───── ITEMS

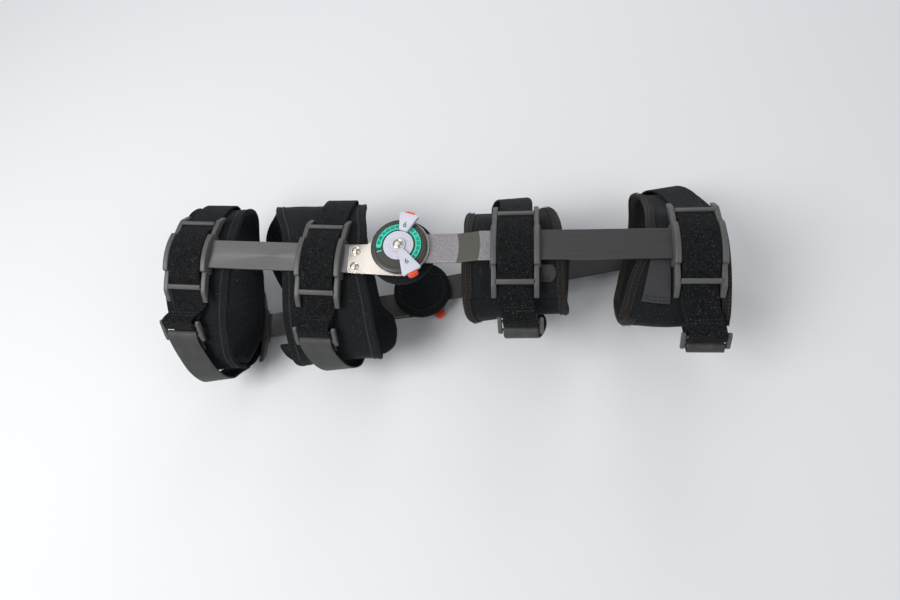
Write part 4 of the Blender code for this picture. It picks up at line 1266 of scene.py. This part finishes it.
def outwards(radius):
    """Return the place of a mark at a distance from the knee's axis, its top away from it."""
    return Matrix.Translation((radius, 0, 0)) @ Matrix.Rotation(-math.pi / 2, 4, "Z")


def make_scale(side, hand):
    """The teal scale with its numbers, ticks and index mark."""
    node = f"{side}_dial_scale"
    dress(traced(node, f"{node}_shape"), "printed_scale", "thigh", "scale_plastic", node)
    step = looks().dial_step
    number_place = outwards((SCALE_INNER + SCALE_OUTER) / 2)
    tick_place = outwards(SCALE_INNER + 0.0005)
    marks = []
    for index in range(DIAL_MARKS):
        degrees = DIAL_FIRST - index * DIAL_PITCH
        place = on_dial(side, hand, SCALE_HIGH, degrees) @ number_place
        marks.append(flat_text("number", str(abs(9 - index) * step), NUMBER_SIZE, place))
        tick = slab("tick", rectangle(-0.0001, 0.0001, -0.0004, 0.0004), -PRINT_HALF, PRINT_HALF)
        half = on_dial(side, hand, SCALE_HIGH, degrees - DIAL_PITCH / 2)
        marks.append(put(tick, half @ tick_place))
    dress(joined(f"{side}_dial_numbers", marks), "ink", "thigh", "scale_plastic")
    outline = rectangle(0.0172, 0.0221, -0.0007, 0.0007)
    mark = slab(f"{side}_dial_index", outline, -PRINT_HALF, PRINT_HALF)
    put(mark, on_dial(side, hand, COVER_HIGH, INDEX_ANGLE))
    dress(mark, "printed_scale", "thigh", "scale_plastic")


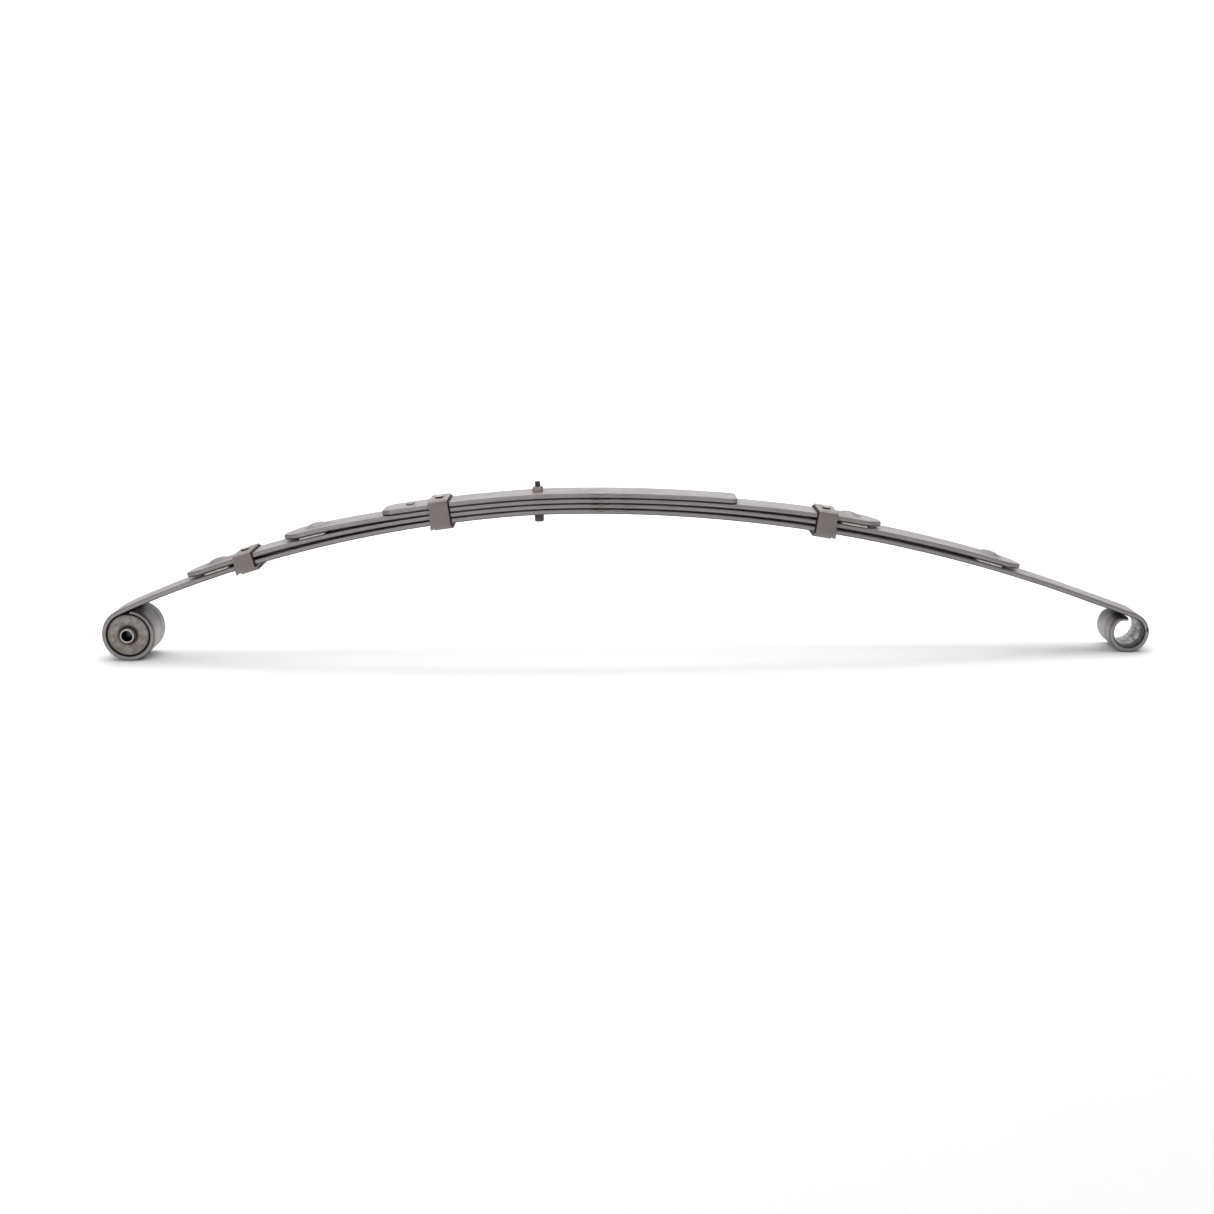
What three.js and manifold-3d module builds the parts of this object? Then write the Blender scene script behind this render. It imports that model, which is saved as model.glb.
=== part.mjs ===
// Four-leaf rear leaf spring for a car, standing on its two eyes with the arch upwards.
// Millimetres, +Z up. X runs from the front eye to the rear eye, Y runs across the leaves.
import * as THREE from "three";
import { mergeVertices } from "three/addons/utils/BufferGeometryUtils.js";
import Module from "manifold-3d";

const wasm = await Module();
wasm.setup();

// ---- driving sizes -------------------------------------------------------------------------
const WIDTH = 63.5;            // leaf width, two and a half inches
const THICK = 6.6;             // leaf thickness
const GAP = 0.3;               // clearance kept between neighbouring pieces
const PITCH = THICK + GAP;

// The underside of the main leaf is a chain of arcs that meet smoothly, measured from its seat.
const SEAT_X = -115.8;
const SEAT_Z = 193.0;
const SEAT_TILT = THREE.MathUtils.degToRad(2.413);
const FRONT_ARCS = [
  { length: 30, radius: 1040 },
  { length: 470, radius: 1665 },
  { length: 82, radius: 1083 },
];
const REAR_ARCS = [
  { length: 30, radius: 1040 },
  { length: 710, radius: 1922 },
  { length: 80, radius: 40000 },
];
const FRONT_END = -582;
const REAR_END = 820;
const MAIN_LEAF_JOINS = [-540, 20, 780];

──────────

» **WORK INSTRUCTIONS**
Write out the listing once more, matching it exactly.

» **CORRECT RESPONSE**
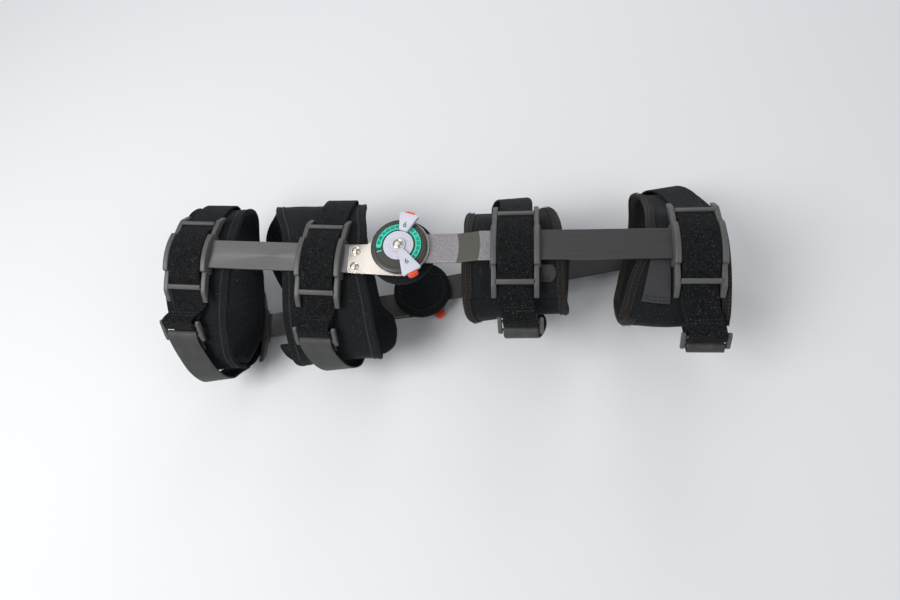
Write part 4 of the Blender code for this picture. It picks up at line 1266 of scene.py. This part finishes it.
def outwards(radius):
    """Return the place of a mark at a distance from the knee's axis, its top away from it."""
    return Matrix.Translation((radius, 0, 0)) @ Matrix.Rotation(-math.pi / 2, 4, "Z")


def make_scale(side, hand):
    """The teal scale with its numbers, ticks and index mark."""
    node = f"{side}_dial_scale"
    dress(traced(node, f"{node}_shape"), "printed_scale", "thigh", "scale_plastic", node)
    step = looks().dial_step
    number_place = outwards((SCALE_INNER + SCALE_OUTER) / 2)
    tick_place = outwards(SCALE_INNER + 0.0005)
    marks = []
    for index in range(DIAL_MARKS):
        degrees = DIAL_FIRST - index * DIAL_PITCH
        place = on_dial(side, hand, SCALE_HIGH, degrees) @ number_place
        marks.append(flat_text("number", str(abs(9 - index) * step), NUMBER_SIZE, place))
        tick = slab("tick", rectangle(-0.0001, 0.0001, -0.0004, 0.0004), -PRINT_HALF, PRINT_HALF)
        half = on_dial(side, hand, SCALE_HIGH, degrees - DIAL_PITCH / 2)
        marks.append(put(tick, half @ tick_place))
    dress(joined(f"{side}_dial_numbers", marks), "ink", "thigh", "scale_plastic")
    outline = rectangle(0.0172, 0.0221, -0.0007, 0.0007)
    mark = slab(f"{side}_dial_index", outline, -PRINT_HALF, PRINT_HALF)
    put(mark, on_dial(side, hand, COVER_HIGH, INDEX_ANGLE))
    dress(mark, "printed_scale", "thigh", "scale_plastic")


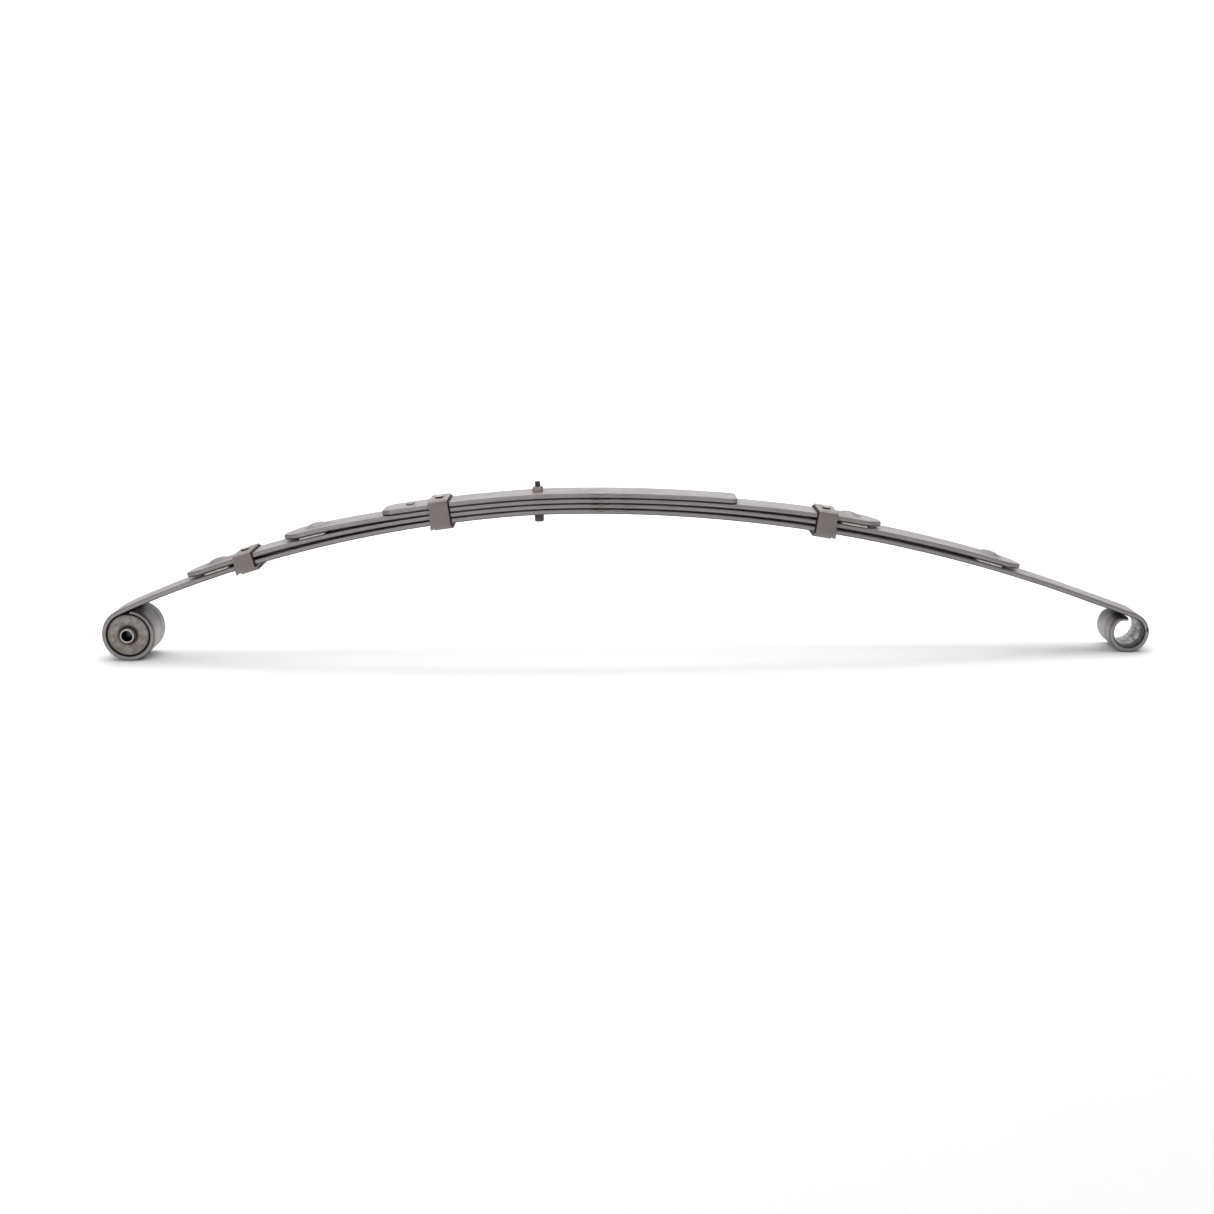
What three.js and manifold-3d module builds the parts of this object? Then write the Blender scene script behind this render. It imports that model, which is saved as model.glb.
=== part.mjs ===
// Four-leaf rear leaf spring for a car, standing on its two eyes with the arch upwards.
// Millimetres, +Z up. X runs from the front eye to the rear eye, Y runs across the leaves.
import * as THREE from "three";
import { mergeVertices } from "three/addons/utils/BufferGeometryUtils.js";
import Module from "manifold-3d";

const wasm = await Module();
wasm.setup();

// ---- driving sizes -------------------------------------------------------------------------
const WIDTH = 63.5;            // leaf width, two and a half inches
const THICK = 6.6;             // leaf thickness
const GAP = 0.3;               // clearance kept between neighbouring pieces
const PITCH = THICK + GAP;

// The underside of the main leaf is a chain of arcs that meet smoothly, measured from its seat.
const SEAT_X = -115.8;
const SEAT_Z = 193.0;
const SEAT_TILT = THREE.MathUtils.degToRad(2.413);
const FRONT_ARCS = [
  { length: 30, radius: 1040 },
  { length: 470, radius: 1665 },
  { length: 82, radius: 1083 },
];
const REAR_ARCS = [
  { length: 30, radius: 1040 },
  { length: 710, radius: 1922 },
  { length: 80, radius: 40000 },
];
const FRONT_END = -582;
const REAR_END = 820;
const MAIN_LEAF_JOINS = [-540, 20, 780];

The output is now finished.